In der Zeit nach dem ersten Weltkrieg – vielleicht war das schon 100 Jahre früher so -  beauftragte die Gemeindeverwaltung eine bestimmte Person für das Ausheben und Schließen des Grabes. Mit ist da noch der Name „Maiskönig“ in Erinnerung. Er wohnte im Armenhaus in der Ebersbacher Straße. Nach der Eingemeindung 1939 übernahm das städtische Friedhofsamt diese Aufgabe.
Seit 1927 gibt es in Schweinheim den Leichenwagen. Seitdem erübrigt sich das Tragen der Leichen zum Friedhof. Wenn vor dieser Zeit Nachbarn aus der gleichen Straße oder Ecke die Leiche zum Friedhof trugen ist das wohl denkbar. Denkbar ist aber auch, dass in unmittelbarer Nähe des Trauerhauses keine geeigneten Träger zu finden waren. Also, mussten andere Einwohner das Amt übernehmen.

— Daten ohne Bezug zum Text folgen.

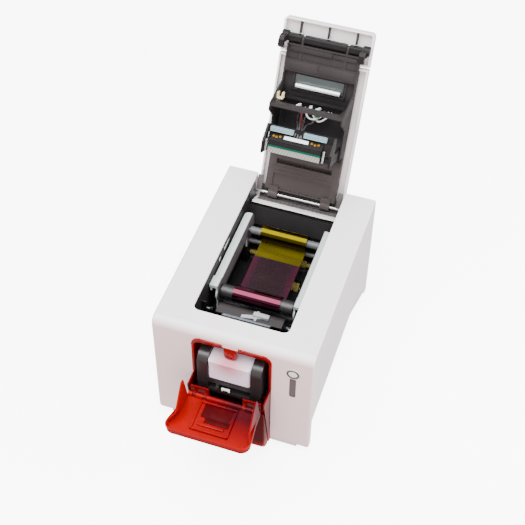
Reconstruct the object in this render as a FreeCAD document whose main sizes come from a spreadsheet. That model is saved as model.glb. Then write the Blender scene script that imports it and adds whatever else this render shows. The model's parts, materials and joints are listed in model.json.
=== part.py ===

Ich kann mir nicht erklären was eine Lichtfrau ist. Wenn diese Frau mit ihren vier Kreuzen um den Altar ging und die Kreuze dort als Opfergeld niederlegte, dann muss es sich um einen Brauch aus der Urzeit handeln. Was geschah dann mit den vielen Kreuzen bei etwa 100 toten Kindern und Erwachsenen im Jahr?
Dagegen war anbrennen des Wachsstockes ein Brauch den ich noch kennen gelernt habe. Dieser Wachsstock war ein etwa ein Meter langer, dünner Wachsfaden von etwa 10 mm Dicke, rund in eine schwarze Pappschachtel eingelegt und mit Pappdeckel verschlossen. Auf dem Deckel ein goldenes Kreuz eingeprägt, der Wachsstock die unangenehme Eigenschaft in der Schachtel zu verklumpen, was das Herausfuscheln des Anfangsteiles erschwerte und Wachsspuren an den Fingern hinterließ. Der Wachsstock wurde zum Requiem und zu Jahrtagen verstorbener Familienangehörigen und Bekannten angebrannt.
Heute noch brennen Gläubige eine (in unserer Kirche dünne) Kerze zum Gedächtnis an.
Also, ein Brauch der sich immer noch hält.